» **SOURCE MATERIAL**
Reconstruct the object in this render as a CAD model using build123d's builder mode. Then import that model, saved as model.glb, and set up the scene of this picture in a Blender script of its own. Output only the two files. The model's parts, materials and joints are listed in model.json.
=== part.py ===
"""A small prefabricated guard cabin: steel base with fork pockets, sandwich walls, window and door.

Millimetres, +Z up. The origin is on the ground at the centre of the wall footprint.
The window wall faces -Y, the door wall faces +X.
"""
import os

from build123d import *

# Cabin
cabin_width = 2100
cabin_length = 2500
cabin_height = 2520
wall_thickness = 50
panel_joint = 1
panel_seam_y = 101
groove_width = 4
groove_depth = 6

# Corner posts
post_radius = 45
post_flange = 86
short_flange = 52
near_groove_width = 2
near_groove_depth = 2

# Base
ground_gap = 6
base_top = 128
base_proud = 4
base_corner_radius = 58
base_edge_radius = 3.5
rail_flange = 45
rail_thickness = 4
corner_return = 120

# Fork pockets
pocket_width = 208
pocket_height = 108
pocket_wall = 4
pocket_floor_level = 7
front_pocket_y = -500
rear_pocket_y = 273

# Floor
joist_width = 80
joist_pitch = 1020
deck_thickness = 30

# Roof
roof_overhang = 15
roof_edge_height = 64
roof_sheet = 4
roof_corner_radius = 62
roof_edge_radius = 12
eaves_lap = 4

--

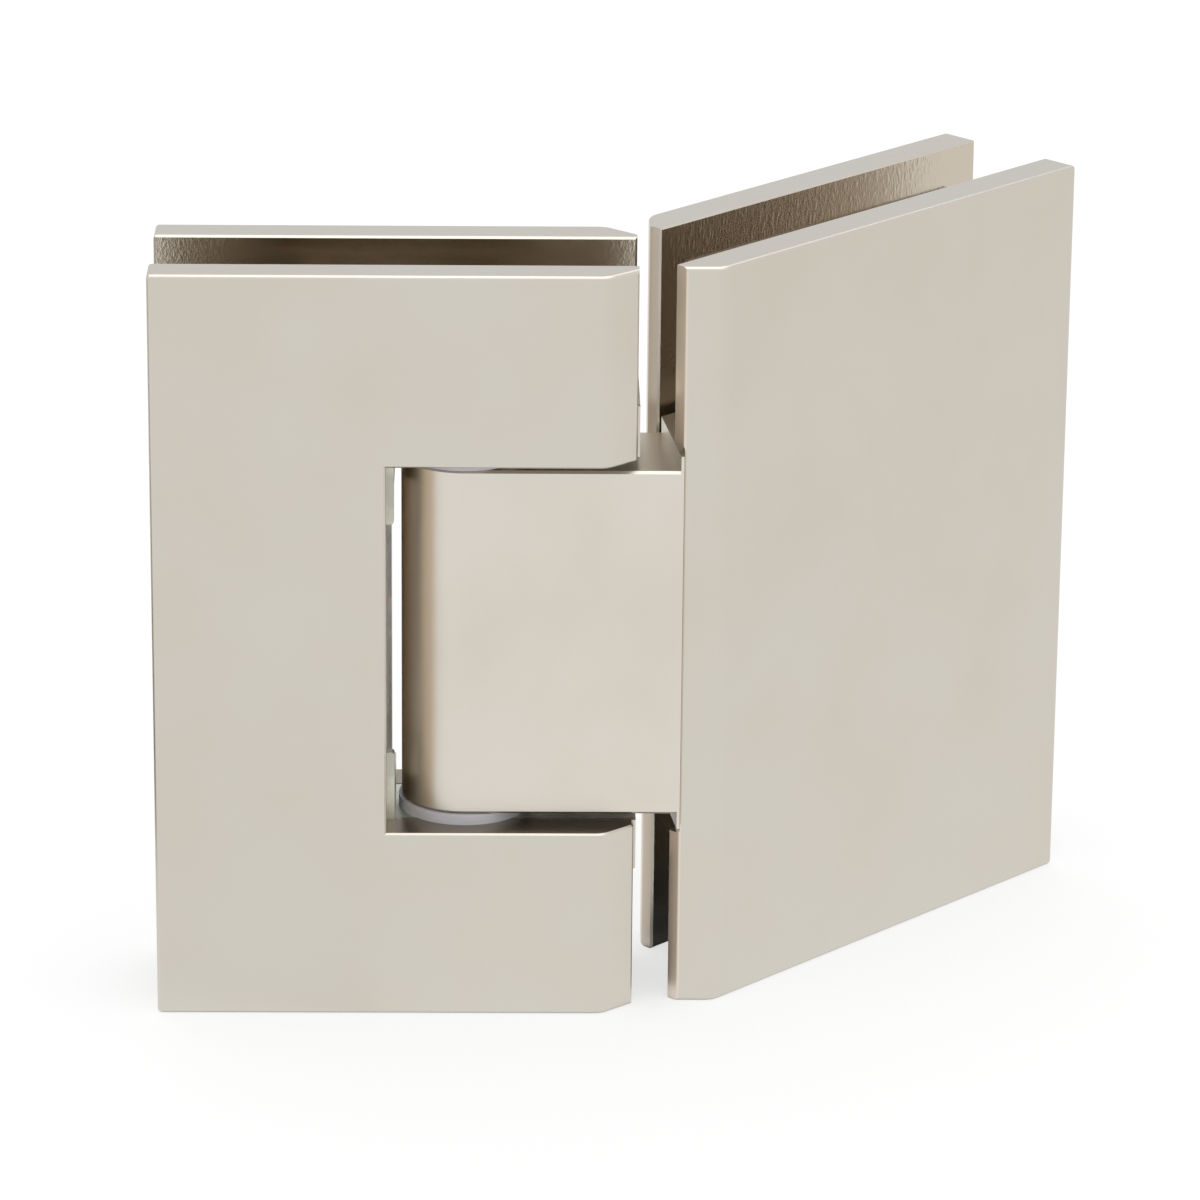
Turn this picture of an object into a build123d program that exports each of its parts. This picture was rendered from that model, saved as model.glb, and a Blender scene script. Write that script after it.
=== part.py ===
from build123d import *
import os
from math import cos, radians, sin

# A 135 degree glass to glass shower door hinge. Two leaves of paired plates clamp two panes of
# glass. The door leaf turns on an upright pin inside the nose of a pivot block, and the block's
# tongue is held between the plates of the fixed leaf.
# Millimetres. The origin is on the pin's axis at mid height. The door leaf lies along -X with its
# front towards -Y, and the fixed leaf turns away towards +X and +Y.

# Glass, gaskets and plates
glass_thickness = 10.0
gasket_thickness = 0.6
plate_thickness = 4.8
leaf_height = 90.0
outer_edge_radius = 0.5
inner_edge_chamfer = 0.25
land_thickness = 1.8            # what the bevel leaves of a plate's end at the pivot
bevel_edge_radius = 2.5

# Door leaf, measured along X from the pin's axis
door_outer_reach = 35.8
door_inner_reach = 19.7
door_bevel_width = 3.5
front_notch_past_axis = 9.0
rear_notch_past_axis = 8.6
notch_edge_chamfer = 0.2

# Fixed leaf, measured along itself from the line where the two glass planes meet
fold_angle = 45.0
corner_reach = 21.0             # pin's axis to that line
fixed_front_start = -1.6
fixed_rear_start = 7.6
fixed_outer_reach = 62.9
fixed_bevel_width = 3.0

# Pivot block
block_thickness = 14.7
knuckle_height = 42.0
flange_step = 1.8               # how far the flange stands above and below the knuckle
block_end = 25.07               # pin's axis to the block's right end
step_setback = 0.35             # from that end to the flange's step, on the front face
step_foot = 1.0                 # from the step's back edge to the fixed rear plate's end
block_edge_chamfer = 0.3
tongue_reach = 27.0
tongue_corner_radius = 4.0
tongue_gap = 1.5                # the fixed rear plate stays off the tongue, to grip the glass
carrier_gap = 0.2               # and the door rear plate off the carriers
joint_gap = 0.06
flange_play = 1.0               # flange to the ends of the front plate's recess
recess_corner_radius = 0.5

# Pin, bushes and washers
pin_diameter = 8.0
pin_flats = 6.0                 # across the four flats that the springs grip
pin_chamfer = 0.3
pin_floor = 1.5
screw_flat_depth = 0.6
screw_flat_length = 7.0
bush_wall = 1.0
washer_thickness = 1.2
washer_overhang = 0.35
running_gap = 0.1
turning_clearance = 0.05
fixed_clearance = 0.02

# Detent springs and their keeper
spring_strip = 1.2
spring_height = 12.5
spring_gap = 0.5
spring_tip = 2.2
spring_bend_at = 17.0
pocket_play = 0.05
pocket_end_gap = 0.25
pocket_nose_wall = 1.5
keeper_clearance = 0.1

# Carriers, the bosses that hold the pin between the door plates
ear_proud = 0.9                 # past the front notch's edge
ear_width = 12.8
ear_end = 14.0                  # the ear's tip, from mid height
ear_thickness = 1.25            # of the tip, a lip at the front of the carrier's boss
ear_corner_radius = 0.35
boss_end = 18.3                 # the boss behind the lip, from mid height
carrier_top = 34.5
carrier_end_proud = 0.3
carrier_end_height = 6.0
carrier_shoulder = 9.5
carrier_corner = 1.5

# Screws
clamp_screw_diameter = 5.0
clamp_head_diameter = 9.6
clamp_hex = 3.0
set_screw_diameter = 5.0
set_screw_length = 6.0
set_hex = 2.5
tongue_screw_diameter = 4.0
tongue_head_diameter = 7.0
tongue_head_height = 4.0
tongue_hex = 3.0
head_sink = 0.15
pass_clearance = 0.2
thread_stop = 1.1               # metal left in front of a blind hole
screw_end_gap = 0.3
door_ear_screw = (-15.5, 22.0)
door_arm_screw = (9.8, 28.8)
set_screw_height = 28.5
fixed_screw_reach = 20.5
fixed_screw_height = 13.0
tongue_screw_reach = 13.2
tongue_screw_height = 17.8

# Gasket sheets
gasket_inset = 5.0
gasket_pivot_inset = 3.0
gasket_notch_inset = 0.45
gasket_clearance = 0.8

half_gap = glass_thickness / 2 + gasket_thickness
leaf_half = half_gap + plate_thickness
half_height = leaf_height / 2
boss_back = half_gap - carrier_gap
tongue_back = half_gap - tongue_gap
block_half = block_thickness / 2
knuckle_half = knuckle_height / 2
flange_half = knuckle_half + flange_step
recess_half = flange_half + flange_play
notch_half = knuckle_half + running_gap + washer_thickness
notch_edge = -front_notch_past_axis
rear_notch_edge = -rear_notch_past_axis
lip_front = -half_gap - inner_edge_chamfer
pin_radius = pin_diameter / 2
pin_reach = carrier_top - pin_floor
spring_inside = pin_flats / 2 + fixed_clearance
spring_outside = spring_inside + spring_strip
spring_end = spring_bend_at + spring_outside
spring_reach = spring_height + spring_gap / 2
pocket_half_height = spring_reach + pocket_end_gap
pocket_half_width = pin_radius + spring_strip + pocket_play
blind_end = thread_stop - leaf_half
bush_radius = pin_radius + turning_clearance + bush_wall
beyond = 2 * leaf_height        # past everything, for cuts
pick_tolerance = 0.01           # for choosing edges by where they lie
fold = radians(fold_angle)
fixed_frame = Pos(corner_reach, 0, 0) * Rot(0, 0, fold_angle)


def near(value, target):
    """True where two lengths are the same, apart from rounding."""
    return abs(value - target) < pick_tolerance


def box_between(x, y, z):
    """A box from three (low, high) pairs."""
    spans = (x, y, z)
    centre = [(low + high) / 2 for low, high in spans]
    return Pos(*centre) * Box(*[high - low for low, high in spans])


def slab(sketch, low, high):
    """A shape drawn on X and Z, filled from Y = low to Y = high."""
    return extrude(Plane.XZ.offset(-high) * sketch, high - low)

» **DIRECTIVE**
Give back, word for word, each line from the one containing "Reconstruct the object" down to the one containing "window and door.", including those two lines.

» **SOLUTION**
Reconstruct the object in this render as a CAD model using build123d's builder mode. Then import that model, saved as model.glb, and set up the scene of this picture in a Blender script of its own. Output only the two files. The model's parts, materials and joints are listed in model.json.
=== part.py ===
"""A small prefabricated guard cabin: steel base with fork pockets, sandwich walls, window and door.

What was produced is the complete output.